What Does This Mean for End Users?

On the face of it, consolidation may seem a positive step for some – simplifying what could be a rather complex technical tooling landscape for an organisation’s data operations. This perception is reinforced by the fact that many of these consolidated products still use widely available coding languages and maintain open-source components, such as dbt Core. However, consolidation also increases the risk of vendor lock-in, reminiscent of the large database systems of the 1990s and early 2000s. As major platform players add more features, migrating away becomes increasingly difficult, both because organisational processes become tightly coupled with the platform and because the overall number of tools on the market has decreased.

The consequences are threefold:

  • Rising costs: With fewer alternatives, organisations have limited options to control expenses beyond reducing usage.

  • Slower innovation: As platforms increase their market share, competitive pressure reduces and feature development slows down as a result.

  • Reduced flexibility: A less malleable ecosystem to innovate within, forcing developers to create workarounds with what they have instead of integrating new tooling.

Should Organisations Do Anything About It?

Whilst there is clearly a move by the larger platform players to acquire data tooling and build out their platforms, this shouldn’t come as a shock to most or inspire any rash actions.

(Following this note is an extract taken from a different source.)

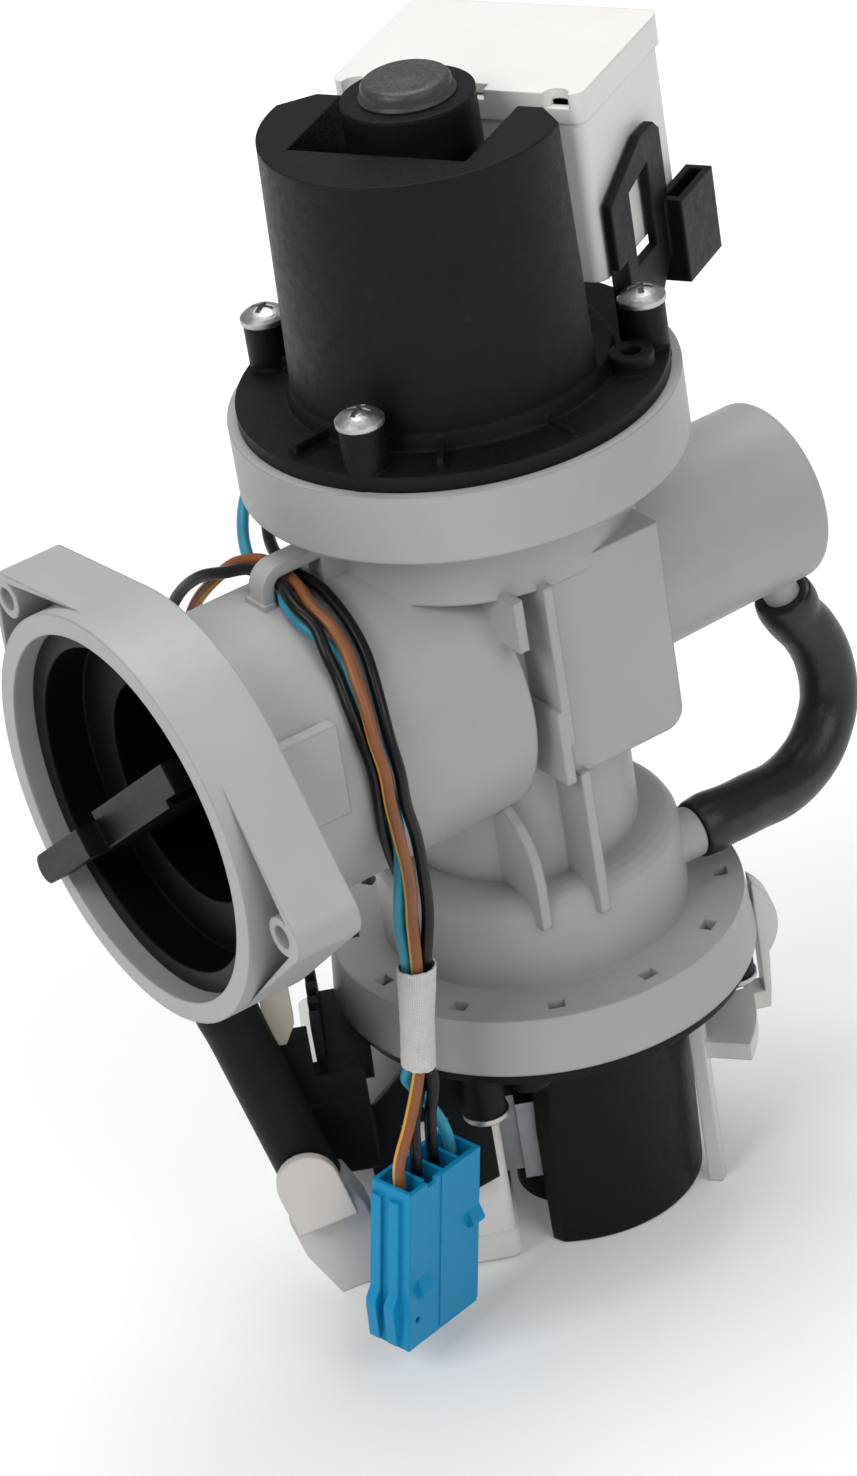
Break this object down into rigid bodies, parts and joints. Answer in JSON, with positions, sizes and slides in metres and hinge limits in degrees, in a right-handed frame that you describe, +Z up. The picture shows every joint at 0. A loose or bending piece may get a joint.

These moves are primarily aimed at adding new features to support existing users and attract new ones, and for now, there’s little evidence of widespread vendor lock-in.

That said, as these providers continue to grow and capture more market share in data, analytics, and AI, organisations can take proactive steps to stay prepared:

  • Optimise data processes: Build data processes to be as efficient and lean as possible, in order to counteract any potential future price increases.

  • Evaluate feature use carefully: Consider the impact of utilising certain features across the wider organisation. What may look like a quick win at first could become a costly mistake down the line.

  • Document alternative options: Examine alternative options for key processes where feasible. Even if these are not pursued, document this process in case there is a desire to migrate in the future.

  • Stay informed: Keep up to date with the data tooling ecosystem and feed this into your technology and data strategies, understanding where weaknesses may exist in your architecture and how to remediate them.

Key Takeaways

The Modern Data Stack is consolidating as major platform providers acquire and integrate tools to expand their capabilities, particularly around AI. This shift simplifies management and accelerates innovation in the short term but also raises risks of vendor lock-in, higher costs, and slower progress over time. Organisations shouldn’t react hastily, but plan for flexibility – keeping data processes portable where possible, limiting reliance on proprietary features, and monitoring pricing and interoperability changes. In a tightening ecosystem, awareness and adaptability will be key to maintaining control and resilience. 

This approach is often discussed with our clients when trying to understand their data maturity and how to enhance it. We take the view that the consolidation of the MDS has both positives and negatives for an organisation, and these need to be understood and accounted for in any decision making.